[whatwg] Should <video controls> generate click events?

Silvia Pfeiffer silviapfeiffer1 at gmail.com
Tue Aug 20 16:05:07 PDT 2013


On Wed, Aug 21, 2013 at 8:57 AM, Bob Lund <B.Lund at cablelabs.com> wrote:

>
>
> On 8/20/13 4:46 PM, "Silvia Pfeiffer" <silviapfeiffer1 at gmail.com> wrote:
>
> >On Wed, Aug 21, 2013 at 8:32 AM, Tab Atkins Jr.
> ><jackalmage at gmail.com>wrote:
> >
> >> On Tue, Aug 20, 2013 at 3:28 PM, Silvia Pfeiffer
> >> <silviapfeiffer1 at gmail.com> wrote:
> >> > IMHO, the example that Philip provided in http://people.opera.com/~**
> >> > philipj/click.html <http://people.opera.com/~philipj/click.html> is
> >>not
> >> a
> >> > realistic example of something a JS dev would do.
> >>
> >> Um, why not?  Clicking on the video to play/pause is a useful
> >> behavior, which things like the Youtube player do.  Since <video>
> >> elements don't generally do this, it seems reasonable that an author
> >> could do pretty much exactly what Philip shows in his demo.
> >>
> >
> >YouTube has their own controls for this, so Philip's example does not
> >apply.
> >
> >What I'm saying is that the idea that the JS developer controls pause/play
> >as well as exposes <video controls> is a far-fetched example.
>
> What about a Web page that uses JS to control pause/play/etc based on
> external messages, say from a WebSocket?
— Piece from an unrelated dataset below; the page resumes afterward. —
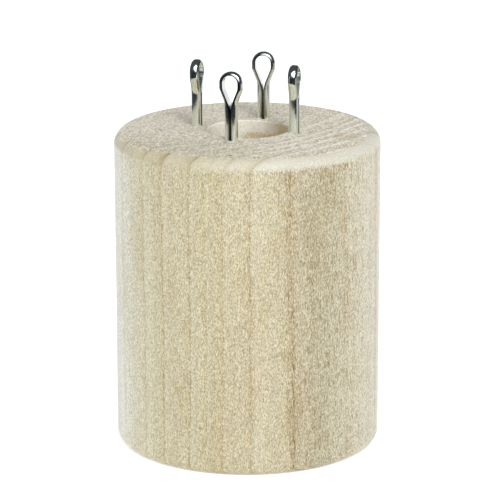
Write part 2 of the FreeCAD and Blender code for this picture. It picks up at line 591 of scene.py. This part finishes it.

The sender in this case acts as a
> remote control.
>

The patch applies only to the case where the user interacts with
browser-provided controls on the video element. In your case, the JS dev
would probably not use the @controls attribute on the video element, since
the playback controls comes from the remote.

Silvia.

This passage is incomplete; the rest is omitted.